Google’s public face, Eric Schmidt is not someone that is easily surprised, or amazed for that matter. But the technology industry has the tendency to shock even the most experienced of campaigners.
And when you are talking about the recent shift towards mobile computing, surprises are a daily deal.
In his speech at the Gartner Symposium event in Orlando recently, the chairman of Google expressed his thoughts on how tablets have started changing the very core of the enterprise environment. What has pretty much been set in stone these past few decades is now changing — rules are being rewritten.
In fact, Schmidt is of the view that the classic big software company model is about to expire.
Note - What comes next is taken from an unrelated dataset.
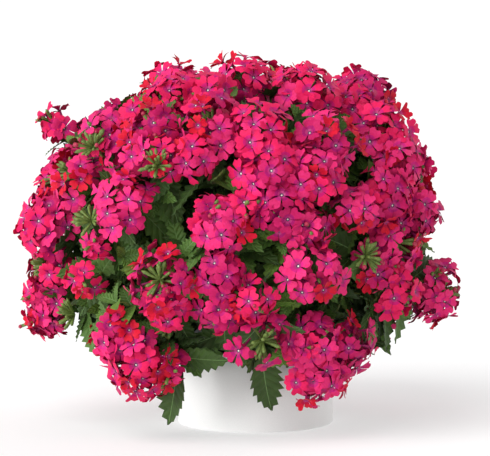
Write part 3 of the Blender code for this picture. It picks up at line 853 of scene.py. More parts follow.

Tablets are slowly but surely seeping in into all areas of life, including business, and the man said he was actually taken aback for not having noticed that something like this would happen:
“I was actually surprised by this. I didn’t call this. Would the phone replace the PC? I figured employees would be using a PC and a phone. But it was the tablet revolution. It looks to us like the majority of enterprise computing is being done on mobile devices, in particular on tablets. That broke the old model.”
Well the old model is what large software companies like Oracle, SAP and even Microsoft use to push their software at enterprises, earning impressive revenues while doing so.
But out of these three Microsoft has been one of the quickest to adopt — Windows 8, Surface and Azure, are three living proofs that Redmond saw this coming. Not as early as it would have liked, but the company saw this coming alright.